Mutual Funds are the one magic investment theme that everyone has been excited about these days, but the issue is about choosing the best one, the parameters to decide and how to invest. Well, one certainly don’t want to trust some tips or some paid advices from business channels, the best option is do a little research, or hire qualified investment adviser to manage your funds. It is a complicated task to evaluate mutual funds on all of the parameters out there in financial research domain, so to make this task easy and investor friendly I have compiled a list of few parameters to analyze while considering investing in mutual funds.
Mutual Fund is collective investment scheme that pools money from investors and invests on their behalf as per their policy and restrictions. Mutual Funds are generally categorized as Open Ended and Closed Ended, but as the listing of mutual funds is allowed at the exchanges, the time frame factor of investment in these funds has almost lost its taste and value for a general investor.
This article has a list of few simple parameters to consider while investing in mutual funds for general investors, and majorly these parameters can be accessed freely from fund fact sheets and freely available analysis websites (moneycontrol.com, Morningstar.com and many more). Generally investor compares the fund’s performance with benchmarks, but selection of appropriate benchmark should also be a major deciding factor for investors.
Other important parameters are:
- CRISIL Rating: Mutual funds available in India are mandated by SEBI to attain CRISIL rating on the basis of risk; this ranking must be the first criteria to narrow down the fund selection choices. The color coding on the basis of risk level has led to differentiation of mutual fund scheme among investors and led to a fruitful decision making for them.
TIP: BSE and S&P’s Joint Strategic Venture BSE’s STAR MF SMART INVESTING platform has revolutionized the availability of database related to financial ratios and related data-points so that investors can decide-analyze these data-points and make their own informed investment decisions. Morningstar.in also provides many important performance data-points, various investment rations and other comparative parameters to analyze while investing for free on BSE’s platform.
Other important factors to consider while investing in mutual funds are:
- Morningstar Rating: Morningstar tool analyzes the mutual funds and rates them from 1 star to 5 stars based upon their performance and other parameters comparing to similar asset classes and schemes available in the markets (5 stars being the best fund in the category). Top 10% of mutual funds in a category receive 5 stars and the bottom 10% mutual funds receive 1 star. The rating is provided for 1, 3 and 5 years as well as overall star rating to check on overall performance.

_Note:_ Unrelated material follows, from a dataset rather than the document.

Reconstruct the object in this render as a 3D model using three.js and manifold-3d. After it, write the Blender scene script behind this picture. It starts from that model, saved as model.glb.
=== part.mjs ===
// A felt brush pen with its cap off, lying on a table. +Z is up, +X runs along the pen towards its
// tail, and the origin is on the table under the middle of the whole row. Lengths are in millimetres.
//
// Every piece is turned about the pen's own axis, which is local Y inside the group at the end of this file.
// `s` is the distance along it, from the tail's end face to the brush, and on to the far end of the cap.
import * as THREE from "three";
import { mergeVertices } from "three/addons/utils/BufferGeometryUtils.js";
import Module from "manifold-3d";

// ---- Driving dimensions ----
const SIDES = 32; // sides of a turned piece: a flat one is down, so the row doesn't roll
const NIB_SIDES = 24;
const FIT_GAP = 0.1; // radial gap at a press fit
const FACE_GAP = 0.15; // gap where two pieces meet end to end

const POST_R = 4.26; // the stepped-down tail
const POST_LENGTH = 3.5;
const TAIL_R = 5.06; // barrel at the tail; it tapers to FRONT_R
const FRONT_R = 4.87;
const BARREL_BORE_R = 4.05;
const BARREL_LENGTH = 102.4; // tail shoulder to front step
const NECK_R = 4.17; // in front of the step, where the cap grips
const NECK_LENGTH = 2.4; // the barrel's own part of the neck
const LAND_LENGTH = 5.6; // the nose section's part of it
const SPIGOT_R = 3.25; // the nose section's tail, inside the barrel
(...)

- Alpha: Alpha is risk-adjusted return parameters that measure of the difference between fund’s actual returns and its expected returns, comparing the same with benchmark index. A positive alpha compared to benchmark means that the fund has performed better and a negative alpha indicates the fund’s under-performance comparing to its benchmark. So “higher the alpha, better the fund for investment purposes”.

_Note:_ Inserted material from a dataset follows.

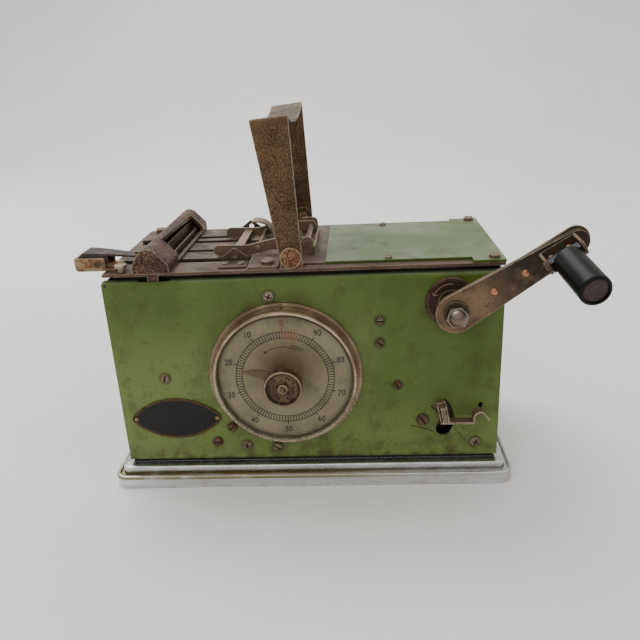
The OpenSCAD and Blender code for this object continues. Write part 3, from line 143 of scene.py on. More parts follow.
# %% Sums that every finish needs
def srgb(r, g, b):
    """A colour picked in 0 to 255, as linear light."""
    shares = [c / 255 for c in (r, g, b)]
    return tuple(c / 12.92 if c <= 0.04045 else ((c + 0.055) / 1.055) ** 2.4 for c in shares) + (1.0,)


class Recipe:
    """One material's node tree, with a short method for each kind of sum."""

    def __init__(self, name):
        self.material = bpy.data.materials.new(name)
        self.material.use_nodes = True
        self.tree = self.material.node_tree
        self.tree.nodes.clear()
        output = self.add("ShaderNodeOutputMaterial")
        self.shader = self.add("ShaderNodeBsdfPrincipled")
        self.tree.links.new(self.shader.outputs[0], output.inputs[0])
        self.place = self.add("ShaderNodeTexCoord").outputs["Object"]

    def add(self, kind, inputs=None, **settings):
        node = self.tree.nodes.new(kind)
        for key, value in settings.items():
            setattr(node, key, value)
        for key, value in (inputs or {}).items():
            self.feed(node.inputs[key], value)
        return node

    def feed(self, socket, value):
        if isinstance(value, bpy.types.NodeSocket):
            self.tree.links.new(value, socket)
        else:
            socket.default_value = value

    def ramp(self, value, low, high, to_low=0.0, to_high=1.0):
        return self.add("ShaderNodeMapRange", {"Value": value, "From Min": low, "From Max": high,
                        "To Min": to_low, "To Max": to_high}, interpolation_type="SMOOTHSTEP").outputs[0]

    def value(self, mask, low, high):
        return self.add("ShaderNodeMapRange", {"Value": mask, "To Min": low, "To Max": high}).outputs[0]

    def times(self, a, b):
        return self.add("ShaderNodeMath", {0: a, 1: b}, operation="MULTIPLY", use_clamp=True).outputs[0]

    def either(self, a, b):
        return self.add("ShaderNodeMath", {0: a, 1: b}, operation="MAXIMUM").outputs[0]

    def blend(self, mask, low, high):
        node = self.add("ShaderNodeMix", data_type="RGBA")
        self.feed(node.inputs[0], mask)
        self.feed(node.inputs[6], low)
        self.feed(node.inputs[7], high)
        return node.outputs[2]

    def size_of(self, value):
        return self.add("ShaderNodeMath", {0: value}, operation="ABSOLUTE").outputs[0]

    def done(self, **inputs):
        for key, value in inputs.items():
            self.feed(self.shader.inputs[key.replace("_", " ").title().replace("Ior", "IOR")], value)
        return self.material


print("recipe methods:", [name for name in vars(Recipe) if not name.startswith("_")])

# %% [markdown]
# ## Patterns of age
# Age shows as marks of many sizes. Soft noise makes clouds and grime, a cell pattern makes round
# specks, and two noises added and cut at a sharp level make ragged rust. A scratch is a straight
# line with a little noise to bend it, because a hand never slips perfectly straight.

# %% Patterns
class Patterns(Recipe):
    """Marks scattered over a piece by noise, each a mask from 0 to 1."""

    def stretch(self, scale, offset=(0, 0, 0)):
        """Object coordinates in metres, scaled unevenly for streaks and brush marks."""
        inputs = {"Vector": self.place, "Scale": scale, "Location": offset}
        return self.add("ShaderNodeMapping", inputs).outputs[0]

    def noise(self, scale, low=0.35, high=0.65, detail=5.0, rough=0.55, at=None, bend=0.0):
        """Soft blotches: scale is in blotches a metre."""
        inputs = {"Vector": at or self.place, "Scale": scale, "Detail": detail, "Roughness": rough,
                  "Distortion": bend}
        node = self.add("ShaderNodeTexNoise", inputs)
        return self.ramp(node.outputs["Fac"], low, high)

    def specks(self, scale, size, soft=0.08):
        """Small round specks, scattered: 1 in a speck, 0 between them."""
        node = self.add("ShaderNodeTexVoronoi", {"Vector": self.place, "Scale": scale})
        return self.ramp(node.outputs["Distance"], size, size + soft, 1.0, 0.0)

    def speckle(self, scale, cover, patchy=0.12, sharp=0.03):
        """Ragged rust speckle: cover is about the share it takes, patchy how much that drifts."""
        small = {"Vector": self.place, "Scale": scale, "Detail": 2.5, "Roughness": 0.6}
        large = {"Vector": self.place, "Scale": scale * 0.06, "Detail": 3.0}
        fine = self.add("ShaderNodeTexNoise", small).outputs["Fac"]
        broad = self.add("ShaderNodeTexNoise", large).outputs["Fac"]
        drift = self.value(broad, -patchy, patchy)
        level = self.add("ShaderNodeMath", {0: fine, 1: drift}, operation="ADD").outputs[0]
        noise_spread = 0.28
        line = 0.5 + (0.5 - cover) * noise_spread
        return self.ramp(level, line - sharp, line + sharp)

    def scratch(self, start, end, width):
        """1 along a slightly wavering scratch on the front, between two points (x, z)."""
        ax, az = start
        bx, bz = end
        length = math.hypot(bx - ax, bz - az)
        ux, uz = (bx - ax) / length, (bz - az) / length
        first, off_line = ax * ux + az * uz, az * ux - ax * uz
        last = first + length
        along = self.add("ShaderNodeVectorMath", {0: self.place, 1: (ux, 0, uz)}, operation="DOT_PRODUCT")
        across = self.add("ShaderNodeVectorMath", {0: self.place, 1: (-uz, 0, ux)}, operation="DOT_PRODUCT")
        wander = self.value(self.noise(180, 0.2, 0.8, detail=2), -width, width)
        off = self.add("ShaderNodeMath", {0: across.outputs["Value"], 1: off_line}, operation="SUBTRACT")
        bent = self.add("ShaderNodeMath", {0: off.outputs[0], 1: wander}, operation="ADD").outputs[0]
        near = self.ramp(self.size_of(bent), width * 0.4, width, 1.0, 0.0)
        begun = self.ramp(along.outputs["Value"], first, first + width * 2)
        going = self.ramp(along.outputs["Value"], last - width * 2, last, 1.0, 0.0)
        return self.times(near, self.times(begun, going))


print("pattern methods:", [name for name in vars(Patterns) if not name.startswith("_")])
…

- Beta: A volatility factor, the measure of a mutual fund’s sensitivity to market fluctuations. The market/index has its beta of 1, so a beta of 1.5 shows that the fund has performed 50% better than its benchmark index in up markets and 50% worse in down markets, assuming all remaining fund analysis factors remain constant. Beta can be a useful tool when at least some of a fund’s performance history can be explained by the market as a whole. Beta is particularly appropriate when used to measure the risk of a combined portfolio of mutual funds. So “more the Beta, better the fund’s returns but volatility also goes up with higher Beta”.

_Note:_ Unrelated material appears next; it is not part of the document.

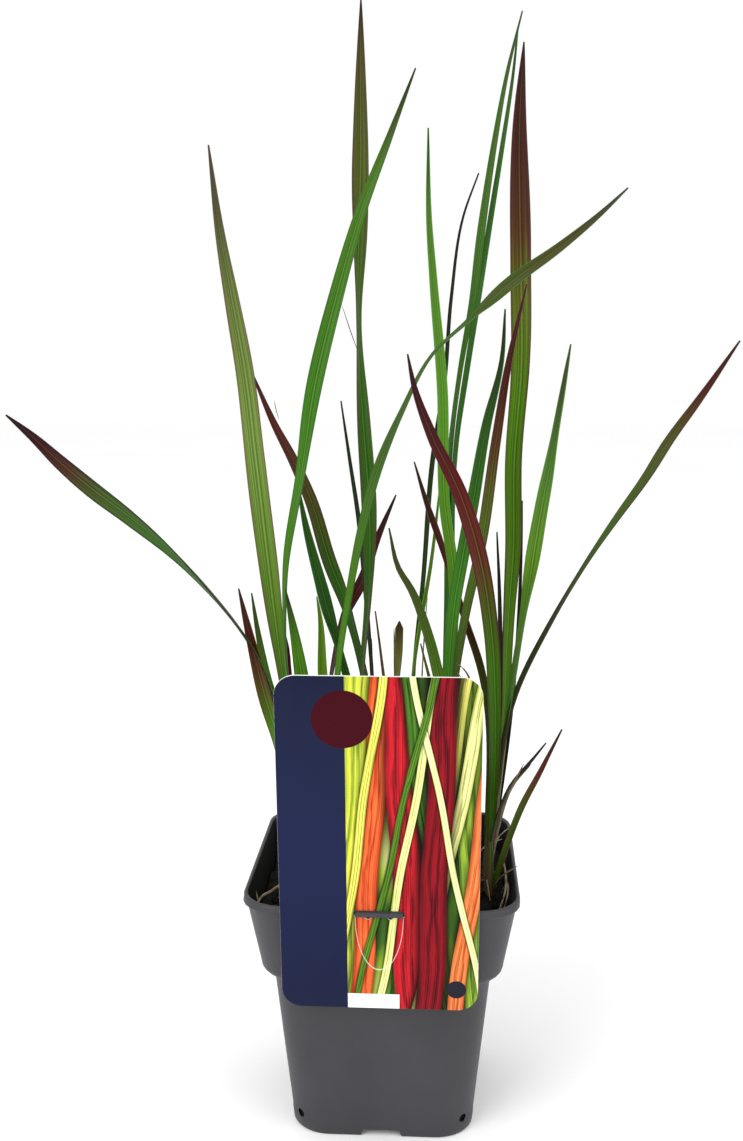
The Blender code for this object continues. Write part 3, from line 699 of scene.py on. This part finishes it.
def leaf_frames(start, stops):
    """For each stop of the leaf: its place, its across and facing ways, and its share."""
    route = smooth_route([start] + [Vector(stop) for stop in stops], LEAF_STEP)
    lengths = [0.0]
    for a, b in zip(route, route[1:]):
        lengths.append(lengths[-1] + (b.xyz - a.xyz).length)
    frames = []
    for k, stop in enumerate(route):
        ahead = route[min(k + 1, len(route) - 1)].xyz - route[max(k - 1, 0)].xyz
        ahead.normalize()
        level = ahead.cross(FRONT).normalized()
        facing = level.cross(ahead)
        turn = math.radians(stop.w)
        across = level * math.cos(turn) + facing * math.sin(turn)
        facing = facing * math.cos(turn) - level * math.sin(turn)
        frames.append((stop.xyz, across, facing, lengths[k] / lengths[-1]))
    return frames


def make_leaf(name, foot, number, leaf):
    """A folded leaf with a raised midrib, faintly waved margins and a long point."""
    width, widest, stops, margin, colours = leaf
    angle = number * GOLDEN_ANGLE
    foot_turn = 25 + 50 * (number % 3)
    start = Vector((foot[0] + FOOT_SPREAD * math.cos(angle),
                    foot[1] + FOOT_SPREAD * math.sin(angle), LEAF_FOOT, foot_turn))
    frames = leaf_frames(start, stops)
    phase = draw.uniform(0, 6.28)
    rate = draw.uniform(16, 26)

    def where(u, v):
        place, across, facing, share = frames[round(v * (len(frames) - 1))]
        half = leaf_width(share, width, widest) / 2
        side = 2 * u - 1
        dip = (1 - abs(side)) ** 0.8 * half * 2 * FOLD
        rib = MIDRIB * max(0.0, 1 - abs(side) * 5) * min(1.0, half)
        wave = WAVE * half * abs(side) ** 3 * math.sin(share * rate + phase + side)
        return place + across * half * side + facing * (wave + rib - dip)

    piece = shaped_grid(name, LEAF_ACROSS, len(frames) - 1, where)
    for loop in piece.data.loops:
        spot = piece.data.uv_layers["UVMap"].data[loop.index]
        spot.uv.y = frames[round(spot.uv.y * (len(frames) - 1))][3]
    solid = piece.modifiers.new("thickness", "SOLIDIFY")
    solid.thickness = LEAF_THICK * MM
    solid.offset = 0
    apply_all(piece)
    piece.data.materials.append(leaf_material(name + "_skin", margin, colours))
    return piece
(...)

- Sharpe Ratio: Risk-adjusted performance parameter that measure the reward per unit of risk. Thus a higher Sharpe ratio compared to benchmark / category peer funds indicates better risk adjusted return for the fund, meaning less risk for higher returns. So, “higher the Sharpe ratio, better is the fund’s historical risk-adjusted performance, which may also be implicated in future considering the past performance.”
- Turnover Ratio: It checks the mutual fund’s trading activity. It analyzes the manager’s trading strategy (short term or long term) and the asset flow of the fund. So, Lower the Turnover ratio, more long term is the investment approach of the mutual fund, which shows the better stock selection and trust by the manager on investments.”
- Expense Ratio: Expense ratio is the annual fees that mutual funds charge their investors. It is expressed as the percentage of net assets. Expense ratio is inclusive of 12b-1 fees, management fees, administrative fees, operating costs, and all other asset-based costs incurred by the fund. So, “lesser the expense ratio of the fund, better are the returns of the fund”.
So, “a mutual fund must have a high CRISIL Rating, high Morningstar Rating, comparatively high Alpha, Reasonable Beta, High Sharpe Ratio, Low Turnover Ratio and Low Expense Ratio”. A Mutual Fund with such indicators can certainly be considered as one of the best available investment options in the Mutual Fund domain.